Prepare for shoveling.

  • Get ready before you get started.
  • Put on layers of clothing.
  • Stretch.
  • Wax your shovel blades by spraying them with cooking spray. By spraying your shovel blade with cooking spray, you make it slippery and make it easier for snow to slide off.

Once you head outside, maintain good physical health by doing the following:

  • Lift with your legs.
  • Push the snow across the walkway rather than lifting and carrying it. If you do lift, move your arms down close to the blade keep the blade close to you.
  • If the snow fall is deep, skim a layer off the top and make two passes in one area, so you aren’t pushing or lifting too much.
  • Take breaks and rest, and drink a lot of water. Shoveling snow is intense, and you need to treat the activity like you would any physical exercise, which means resting and drinking water.

Pay attention to paths.

  • Make sure you aren’t blocking any pathways or doorways with piles of snow. And push the snow far enough off the driveway or walkway that it doesn’t fall back to where you previously shoveled.
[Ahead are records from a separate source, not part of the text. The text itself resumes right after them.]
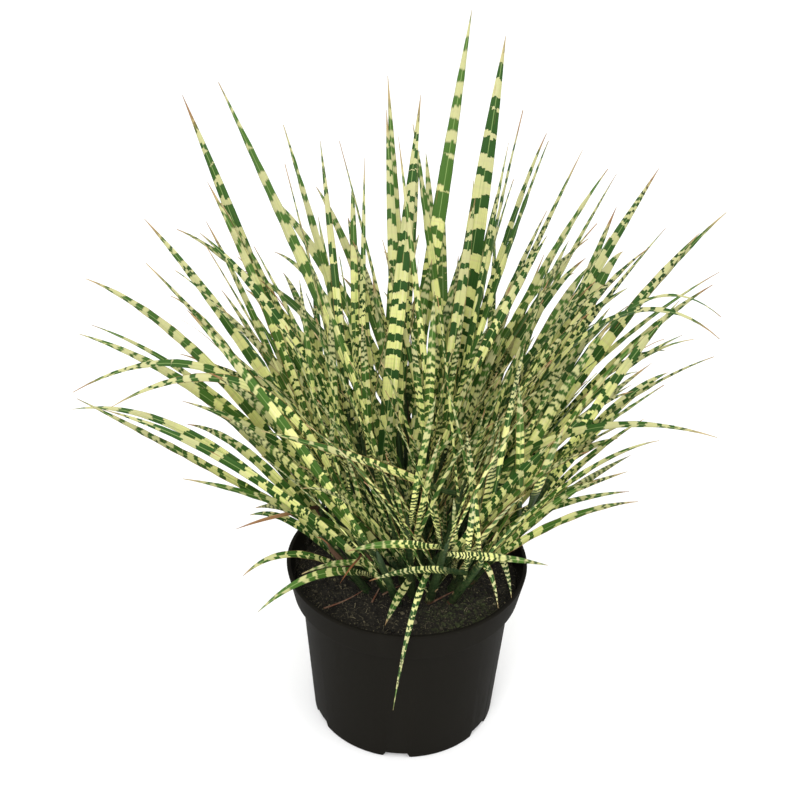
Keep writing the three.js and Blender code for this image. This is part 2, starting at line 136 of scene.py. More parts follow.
notch_height = NOTCH_HEIGHT + NOTCH_OVERSHOOT
notch_depth = NOTCH_DEPTH + NOTCH_OVERSHOOT
bpy.ops.mesh.primitive_cube_add(size=1)
cutter = bpy.context.object
edit_all()
bpy.ops.transform.resize(value=(notch_depth, NOTCH_FOOT_WIDTH, notch_height))
notch_mid = POT_RINGS[0][0] - NOTCH_DEPTH + notch_depth / 2
bpy.ops.transform.translate(value=(notch_mid, 0, notch_height / 2 - NOTCH_OVERSHOOT))
edit = bmesh.from_edit_mesh(cutter.data)
for vertex in edit.verts:
    vertex.select_set(vertex.co.z > 0)
edit.select_flush_mode()
bmesh.update_edit_mesh(cutter.data)
bpy.ops.transform.resize(
    value=(1, NOTCH_TOP_WIDTH / NOTCH_FOOT_WIDTH, 1), center_override=(0, 0, NOTCH_HEIGHT)
)
bpy.ops.object.mode_set(mode="OBJECT")
cutters = []
for i in range(NOTCHES):
    notch = cutter.copy()
    notch.data = cutter.data.copy()
    notch.data.transform(Matrix.Rotation(NOTCH_FIRST + i * math.tau / NOTCHES, 4, "Z"))
    bpy.context.collection.objects.link(notch)
    cutters.append(notch)
bpy.data.objects.remove(cutter)
for notch in cutters:
    finish_modifier(pot, "BOOLEAN", object=notch, operation="DIFFERENCE", solver="EXACT")
    bpy.data.objects.remove(notch)
face_out(pot)
finish_modifier(
    pot, "BEVEL", width=POT_SOFT_EDGE, segments=2, limit_method="ANGLE", angle_limit=math.radians(40)
)
smooth(pot, 35)


def fill(node, inputs):
    """Links each input of a shader node to a socket, or sets its value."""
    for key, value in inputs.items():
        if isinstance(value, bpy.types.NodeSocket):
            node.id_data.links.new(value, node.inputs[key])
        else:
            node.inputs[key].default_value = value


def add_node(kind, inputs, **settings):
    """Adds a shader node to the tree that its inputs come from, sets it and fills it."""
    sockets = [value for value in inputs.values() if isinstance(value, bpy.types.NodeSocket)]
    node = sockets[0].id_data.nodes.new(kind)
    for name, value in settings.items():
        setattr(node, name, value)
    fill(node, inputs)
    return node


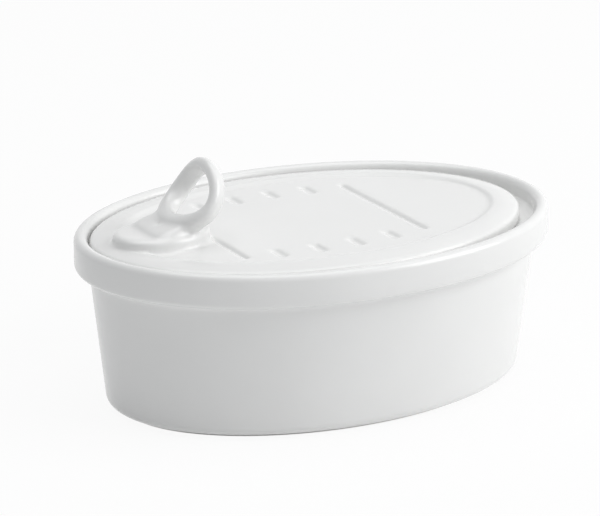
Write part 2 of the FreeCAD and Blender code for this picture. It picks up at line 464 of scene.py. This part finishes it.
@dataclass
class Dish:
    """Hollow oval dish with a thick rim band, a ledge for the lid and a foot ring."""

    half_length: float
    half_width: float
    height: float
    band: float = 10.7 * MM
    rim_top: float = 4.3 * MM
    crest_outer: float = 2.1 * MM
    crest_inner: float = 2.1 * MM
    lip: float = 1.9 * MM
    cove: float = 3.2 * MM
    overhang: float = 4.9 * MM
    wall: float = 5.6 * MM
    taper: float = 4.2 * MM
    base_round: float = 3.0 * MM
    base: float = 5.2 * MM
    inside_round: float = 7.0 * MM
    foot_height: float = 1.2 * MM
    foot_inset: float = 4.1 * MM
    foot_width: float = 4.0 * MM
    foot_round: float = 0.5 * MM
    bare_height: float = 0.25 * MM
    lid_seat: float = 50.7 * MM
    seat_corner: float = 0.6 * MM
    ledge_out: float = -10.6 * MM
    ledge_round: float = 0.8 * MM
    shading: float = 40.0

    def outside(self) -> list[Station]:
        """Stations from the middle of the underside, over the foot and wall, to the crest."""
        band_low = self.height - self.band
        top_out = -self.overhang
        low_out = top_out - self.taper
        foot_out = low_out - self.foot_inset
        inner_foot = foot_out - self.foot_width
        small = self.foot_round
        stations = [(-self.half_width + HUB, self.foot_height),
                    (inner_foot - small, self.foot_height)]
        stations += arc(inner_foot - small, self.foot_height - small, small, 90, 0, 3)
        stations += arc(inner_foot + small, small, small, 180, 270, 4)
        stations += arc(foot_out - small, small, small, -90, 0, 4)
        stations += arc(foot_out + small, self.foot_height - small, small, 180, 90, 3)
        stations += arc(low_out - self.base_round, self.foot_height + self.base_round,
                        self.base_round, -90, -5, 8)
        stations += self.up_the_wall(low_out, self.foot_height + self.base_round, top_out,
                                     band_low - self.cove)
        steps = 9
        for i in range(1, steps):
            angle = math.radians(90 * i / steps)
            stations.append((top_out + (self.overhang - self.lip) * (1 - math.cos(angle)),
                             band_low - self.cove * (1 - math.sin(angle))))
        stations += arc(-self.lip, band_low + self.lip, self.lip, -90, 0, 7)
        stations += arc(-self.crest_outer, self.height - self.crest_outer,
                        self.crest_outer, 0, 90, 8)
        return stations

    @staticmethod
    def up_the_wall(out: float, height: float, top_out: float,
                    top_height: float) -> list[Station]:
        """Stations on the straight drawn wall.

        Args:
            out: Start of the wall, outward.
            height: Start of the wall, upward.
            top_out: End of the wall, outward.
            top_height: End of the wall, upward.

        Returns:
            The stations.
        """
        steps = 6
        return [(out + (top_out - out) * i / steps, height + (top_height - height) * i / steps)
                for i in range(steps + 1)]

    def inside(self) -> list[Station]:
        """Stations from the crest, down the recess, over the ledge and down to the floor."""
        recess = -self.rim_top
        floor = self.foot_height + self.base
        low_out = -self.overhang - self.taper - self.wall
        stations = arc(recess + self.crest_inner, self.height - self.crest_inner,
                       self.crest_inner, 90, 180, 7)
        stations += arc(recess - self.seat_corner, self.lid_seat + self.seat_corner,
                        self.seat_corner, 0, -90, 4)
        stations += arc(self.ledge_out + self.ledge_round, self.lid_seat - self.ledge_round,
                        self.ledge_round, 90, 180, 5)
        stations += arc(low_out - self.inside_round, floor + self.inside_round,
                        self.inside_round, 0, -90, 10)
        stations.append((-self.half_width + HUB, floor))
        return stations

    def build(self, glaze: bpy.types.Material, bisque: bpy.types.Material) -> bpy.types.Object:
        """Model the dish and give it its finishes.

        Args:
            glaze: Finish of all but the foot ring.
            bisque: Finish of the foot ring's underside.

        Returns:
            The finished dish.
        """
        skin = OvalSkin(self.half_length, self.half_width)
        dish = skin.build("dish_body", self.outside() + self.inside())
        activate(dish)
        bpy.ops.object.mode_set(mode="EDIT")
        bpy.ops.mesh.select_all(action="SELECT")
        bpy.ops.mesh.remove_doubles(threshold=TINY)
        bpy.ops.object.mode_set(mode="OBJECT")
        turn_faces_out(dish)
        dish.data.materials.append(glaze)
        dish.data.materials.append(bisque)
        for face in dish.data.polygons:
            if face.center.z < self.bare_height:
                face.material_index = 1
        shade_soft(dish, self.shading)
        return dish


# ---- the lid -------------------------------------------------------------------------

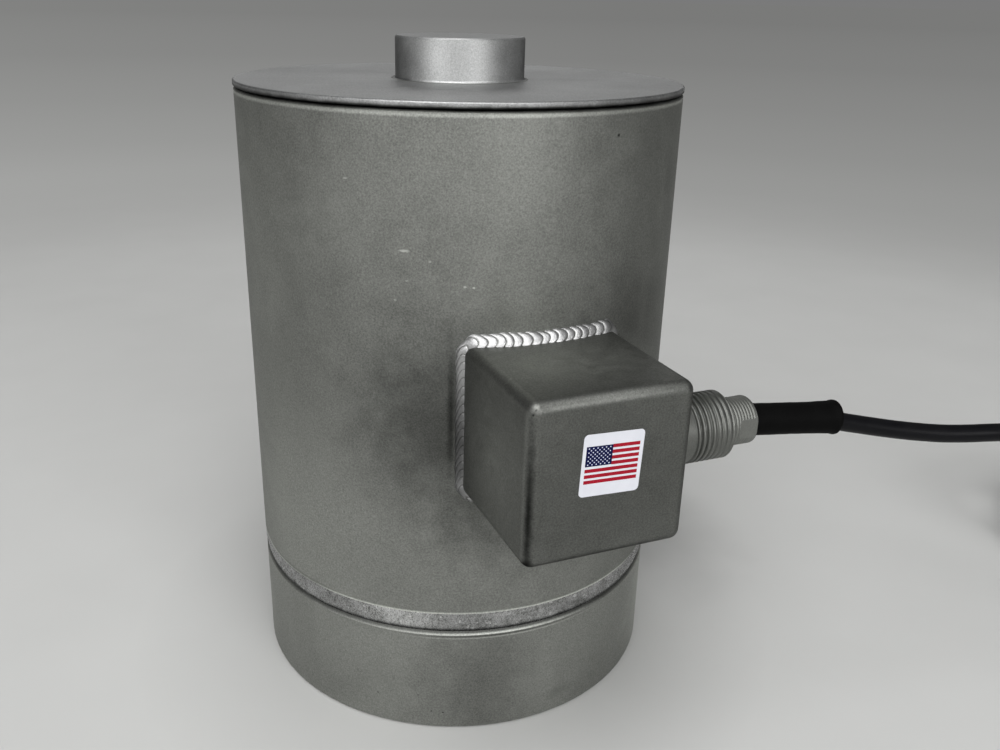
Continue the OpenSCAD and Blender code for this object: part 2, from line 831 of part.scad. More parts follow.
module board_standoffs() {
    color(GOLD_PIN)
    for (a = screw_angles) rotate([0, 0, a]) translate([board_screw_r, 0, spigot_z]) difference() {
        union() {
            cylinder(d = standoff_af / cos(30), h = standoff_h, $fn = 6);
            translate([0, 0, -stud_l]) cylinder(r = stud_r, h = stud_l + cut, $fn = 32);
        }
        translate([0, 0, standoff_h - screw_l]) cylinder(r = screw_r + fit_gap, h = screw_l + cut, $fn = 32);
    }
}

module board_screws() {
    color(BRIGHT_STEEL)
    for (a = screw_angles) rotate([0, 0, a]) translate([board_screw_r, 0, board_top]) difference() {
        union() {
            cylinder(r = screw_head_r, h = screw_head_h, $fn = 32);
            translate([0, 0, -board_t - screw_l / 2])
                cylinder(r = screw_r, h = board_t + screw_l / 2 + cut, $fn = 32);
        }
        translate([-screw_head_r, -screw_slot / 2, screw_head_h - screw_slot])
            cube([2 * screw_head_r, screw_slot, cut]);
    }
}

// Small resistors that balance and trim the bridge, each on its two bent wires
module trim_resistors() {
    color(LEAD_COLOURS[4])
    for (a = resistor_angles) rotate([0, 0, a]) translate([resistor_r, 0, board_top]) {
        axis_z = resistor_body_r + loose_gap;
        translate([0, 0, axis_z]) rotate([90, 0, 0])
            cylinder(r = resistor_body_r, h = resistor_body_l, center = true, $fn = 32);
        translate([0, 0, axis_z]) rotate([90, 0, 0])
            cylinder(r = resistor_wire_r, h = resistor_span, center = true, $fn = 16);
        for (side = [-1, 1]) translate([0, side * (resistor_span / 2 - resistor_wire_r), 0])
            cylinder(r = resistor_wire_r, h = axis_z, $fn = 16);
    }
}

module solder_post() {
    color(GOLD_PIN) {
        cylinder(r = post_foot_r, h = post_foot_h, $fn = 24);
        cylinder(r = post_r, h = post_h, $fn = 24);
    }
}

module solder_posts() {
    on_each_flat() for (y = [-1, 1]) translate([inner_post_r, y * 2 * jumper_x, board_top]) solder_post();
    for (i = [0 : pin_count - 1]) translate(outer_post(i)) solder_post();
}

// Foot of the i-th of the posts that the header's harness starts from
function outer_post(i) = [(i - (pin_count - 1) / 2) * outer_post_step, -outer_post_r, board_top];

// Place of the i-th header pin across its axis, as [x, z]
function pin_at(i) =
    let (a = 90 + 360 * i / pin_count)
    [pin_circle_d / 2 * cos(a), box_z + pin_circle_d / 2 * sin(a)];

// Steel ring of the glass sealed header, let into the casing wall behind the box
module header_shell() {
    color(BRIGHT_STEEL)
    on_header_axis()
    turned([
        [header_bore_r, bore_r - header_in], [header_r, bore_r - header_in], [header_r, body_r + fit_gap],
        [header_flange_r, body_r + fit_gap], [header_flange_r, body_r + fit_gap + header_flange_t],
        [header_r, body_r + header_out], [header_bore_r, body_r + header_out]
    ]);
}

module header_glass() {
    color(CLEAR_GLASS)
    difference() {
        on_header_axis() translate([0, 0, bore_r - header_in + seat_gap])
            cylinder(r = header_bore_r - fit_gap / 2, h = casing_wall + header_in + header_out - 2 * seat_gap);
        for (i = [0 : pin_count - 1]) translate([pin_at(i).x, 0, pin_at(i).y]) rotate([90, 0, 0])
            cylinder(r = pin_r + fit_gap / 2, h = 2 * body_r, $fn = 24);
    }
}

module header_pins() {
    color(GOLD_PIN)
    for (i = [0 : pin_count - 1]) translate([pin_at(i).x, pin_in - body_r, pin_at(i).y]) rotate([90, 0, 0])
        cylinder(r = pin_r, h = pin_in + pin_out, $fn = 24);
}

// Wires from the bridge board to the inner ends of the header pins
module header_harness() {
    for (i = [0 : pin_count - 1]) {
        from = outer_post(post_of_pin[i]) + [0, 0, post_h];
        to = [pin_at(i).x, pin_in - body_r, pin_at(i).y];
        color(LEAD_COLOURS[i])
        swept(wire_path(from, [0, 0, harness_rise], to, [0, harness_reach, 0], 10), lead_r, WIRE_SIDES);
    }
}

// The cable's conductors, from its jacket round to the outer ends of the header pins
module cable_conductors() {
    for (i = [0 : pin_count - 1]) {
        a = 90 + 360 * i / pin_count;
        from = [inlet_x, gland_y + conductor_circle * cos(a), gland_z + conductor_circle * sin(a)];
        to = [pin_at(i).x, -body_r - pin_out, pin_at(i).y];
        bend = to - [0, conductor_straight, 0];
        color(LEAD_COLOURS[i])
        swept(
            concat(wire_path(from, [-conductor_reach, 0, 0], bend, [0, -conductor_reach, 0], 9), [to]),
            conductor_r, WIRE_SIDES
        );
    }
}

// Insulating sleeves over the joints of conductors and pins
module conductor_sleeves() {
    color(BLACK_RUBBER)
    for (i = [0 : pin_count - 1])
        translate([pin_at(i).x, conductor_sleeve_y, pin_at(i).y]) rotate([90, 0, 0]) difference() {
            cylinder(r = conductor_sleeve_r, h = conductor_sleeve_l, $fn = 24);
            translate([0, 0, -cut])
                cylinder(r = conductor_r + fit_gap, h = conductor_sleeve_l + 2 * cut, $fn = 24);
        }
}

// Free cable from the gland down to the floor and along it to the coil
module cable_run() {
    color(BLACK_RUBBER) swept(CABLE_ROUTE, cable_r, CABLE_SIDES);
}

// Outline of the bundle of turns, seen from the coil's middle, grown by g
module bundle_outline(g) {
    w = 2 * coil_half_w + 2 * g;
    h = coil_h + 2 * g;
    r = coil_edge + g;
    translate([coil_mid_r, coil_base + coil_h / 2]) {
        square([w - 2 * r, h], center = true);
        square([w, h - 2 * r], center = true);
        for (x = [-1, 1], y = [-1, 1]) translate([x * (w / 2 - r), y * (h / 2 - r)]) circle(r, $fn = 32);
    }
}

module cable_coil() {
    color(BLACK_RUBBER) translate(coil_at) rotate_extrude() bundle_outline(0);
}

// Straps round the bundle of turns, each with its locking head on top
module coil_ties() {
    color(BLACK_RUBBER)
    translate(coil_at) for (a = tie_angles) rotate([0, 0, a]) {
        rotate([90, 0, 0]) linear_extrude(tie_w, center = true) difference() {
            bundle_outline(tie_gap + tie_t);
            bundle_outline(tie_gap);
        }
        translate([coil_mid_r, 0, coil_top + tie_gap + tie_t - cut / 2 + tie_head.z / 2])
            cube(tie_head, center = true);
    }
}

// Arc of wire of radius wire_r, bent about the coil's middle at bend_r, from one angle to another
module coil_arc(wire_r, bend_r, from, to) {
    translate([coil_at.x, coil_at.y, tail_z]) rotate([0, 0, from])
        rotate_extrude(angle = to - from) translate([bend_r, 0]) circle(wire_r, $fn = 24);
}

module cable_tail() {
    color(BLACK_RUBBER) coil_arc(cable_r, coil_mid_r, tail_from, tail_to);
}

module tail_sleeve() {
    color(BLACK_RUBBER) coil_arc(tail_sleeve_r, coil_mid_r, tail_to, tail_sleeve_to);
}

function tail_lead_r_at(i) = coil_mid_r + (i - (tail_lead_count - 1) / 2) * tail_lead_step;
function tail_lead_end(i) = tail_lead_to - (i % 2) * tail_lead_stagger;

module tail_leads() {
    for (i = [0 : tail_lead_count - 1])
        color(LEAD_COLOURS[i]) coil_arc(tail_lead_r, tail_lead_r_at(i), tail_sleeve_to, tail_lead_end(i));
}

// Tinned ends of the leads
module tail_tips() {
    color(BRIGHT_STEEL)
    for (i = [0 : tail_lead_count - 1])
        coil_arc(tail_tip_r, tail_lead_r_at(i), tail_lead_end(i), tail_lead_end(i) + tail_tip_angle);
}

load_column();
casing_tube();
top_lid();
lid_seam_weld();
button_weld();
base_girth_weld();
guide_diaphragm();
guide_support_ring();
guide_clamp_ring();
junction_box();
box_fillet_weld();
box_sticker();
conduit_hub();
hub_weld();
gland_washers();
gland_grommet();
gland_follower();
cable_sleeve();
cable_inlet();
crimp_collar();
strain_gauges();
gauge_terminals();
gauge_jumpers();
gauge_leads();
bridge_board();
board_standoffs();
board_screws();
trim_resistors();
solder_posts();
header_shell();
header_glass();
header_pins();
header_harness();
cable_conductors();
conductor_sleeves();
cable_run();
cable_coil();
coil_ties();
cable_tail();
tail_sleeve();
tail_leads();
tail_tips();
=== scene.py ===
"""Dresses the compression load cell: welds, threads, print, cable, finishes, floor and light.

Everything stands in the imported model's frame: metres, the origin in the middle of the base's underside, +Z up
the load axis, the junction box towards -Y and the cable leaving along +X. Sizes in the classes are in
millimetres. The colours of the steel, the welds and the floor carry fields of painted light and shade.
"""

import logging
import math
from dataclasses import dataclass, field
from enum import Enum, IntEnum
from typing import Callable, Sequence

import bmesh
import bpy
import numpy as np
from mathutils import Matrix


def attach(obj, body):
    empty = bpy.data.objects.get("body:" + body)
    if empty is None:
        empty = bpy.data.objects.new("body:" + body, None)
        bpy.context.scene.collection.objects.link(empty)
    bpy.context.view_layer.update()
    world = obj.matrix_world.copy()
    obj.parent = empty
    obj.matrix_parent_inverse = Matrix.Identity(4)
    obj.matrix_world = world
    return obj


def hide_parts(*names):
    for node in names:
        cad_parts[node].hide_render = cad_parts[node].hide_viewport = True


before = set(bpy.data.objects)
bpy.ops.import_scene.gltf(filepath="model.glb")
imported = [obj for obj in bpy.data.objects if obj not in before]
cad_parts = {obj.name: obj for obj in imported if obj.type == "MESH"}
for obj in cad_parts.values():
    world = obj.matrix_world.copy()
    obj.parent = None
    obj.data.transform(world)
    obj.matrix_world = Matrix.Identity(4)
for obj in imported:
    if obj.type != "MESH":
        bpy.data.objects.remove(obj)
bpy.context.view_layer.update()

MM = 0.001
log = logging.getLogger("load_cell")

Point = Sequence[float]
Colour = tuple[float, float, float]
Socket = bpy.types.NodeSocket
Setting = float | tuple | Socket
Faces = list[tuple[int, ...]]
Stops = Sequence[tuple[float, float]]
Swell = Callable[[float, float, np.ndarray], np.ndarray]

MIX_SHARE, MIX_FIRST, MIX_SECOND, MIX_RESULT = 0, 6, 7, 2


class Slot(Enum):
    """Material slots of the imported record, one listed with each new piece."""

    WELD = "weld_steel"
    BOX = "box_steel"
    GLAND = "gland_steel"
    JACKET = "cable_jacket"
    SLEEVE = "sleeve_rubber"
    TIE = "tie_nylon"
    FILM = "sticker_film"
    INSULATION = "lead_insulation"
    TINNED = "tinned_copper"
    RESISTOR = "resistor_coat"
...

By leaving room, you also are ensuring that you have room to shovel more snow if it continues to snow or snows again soon.

Care for your tree limbs.

  • If too much snow sticks to the trees, it can cause branches and limbs to break. Remember to knock snow off of branches, especially if it is heavy and wet snow. This will protect your trees and anything that is below.

Make your car safe to drive.

  • Knock all of the snow off your car’s windshield, roof, hood and trunk before driving anywhere. You need to be able to see and you don’t want it blowing back at you or blowing onto the cars in traffic.

Winter can be a snap (or a little easier, anyway) if you are careful in the snow.